Six years ago, other researchers estimated that it took 263 liters of water to produce one liter of ethanol. Last year, the National Academy of Sciences tripled that estimate to 784 liters. This new study by Yi-Wen Chiu, Brian Walseth and Sangwon Suh says the true water cost varies from 5 liters of water for a liter of ethanol all the way up to 2,138 liters of water for each liter of ethanol; the general trend follows rainfall with the East being more water-sufficient and –efficient and the drought stricken West terribly water-inefficient. By state, Ohio can produce a liter of ethanol for 5 liters of water; Iowa, 6; Kentucky, 7; Tennessee, 10; and Illinois, 11. In contrast, Wyoming requires 1,354 liters; New Mexico, 1,427 and California a whopping 2,138.

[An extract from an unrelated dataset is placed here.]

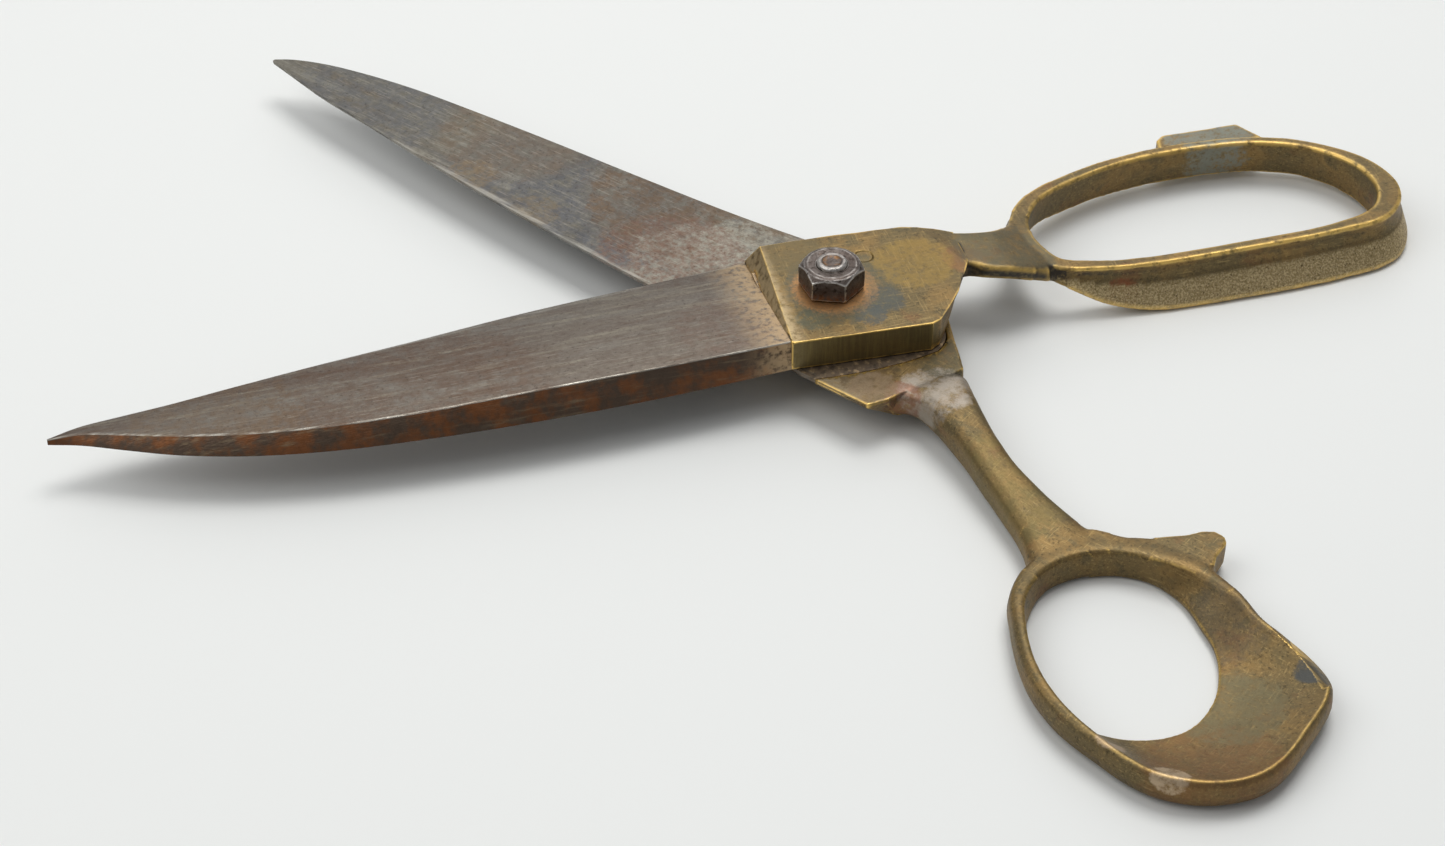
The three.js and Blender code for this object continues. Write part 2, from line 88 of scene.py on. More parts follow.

Over the next half century, we believe that our current preoccupation with energy supplies will yield to burgeoning alarm about our dwindling water supplies. And the poster child for water conservation is California. So tell us again: why are we subsidizing ethanol production in California when it requires better than 500 times more water than in the Mississippi basin and forces draconian lifestyle controls in many California communities?

The ethanol house-of-cards is glued together with federal subsidies, so it may last even longer than federal public health nutrition policy now suffering body blows as new “health outcomes” studies fail to identify a health benefit for all the over-hyped recommendations and new evidence is emerging that consumers possess a “hard-wired” appetite for salt – just like livestock and poultry which science we’ve understood for the better part of a century.

The next question is whether “Change!” and “transparency” will allow a full discussion of these new facts of energy and nutrition recommendations and changes to those policies.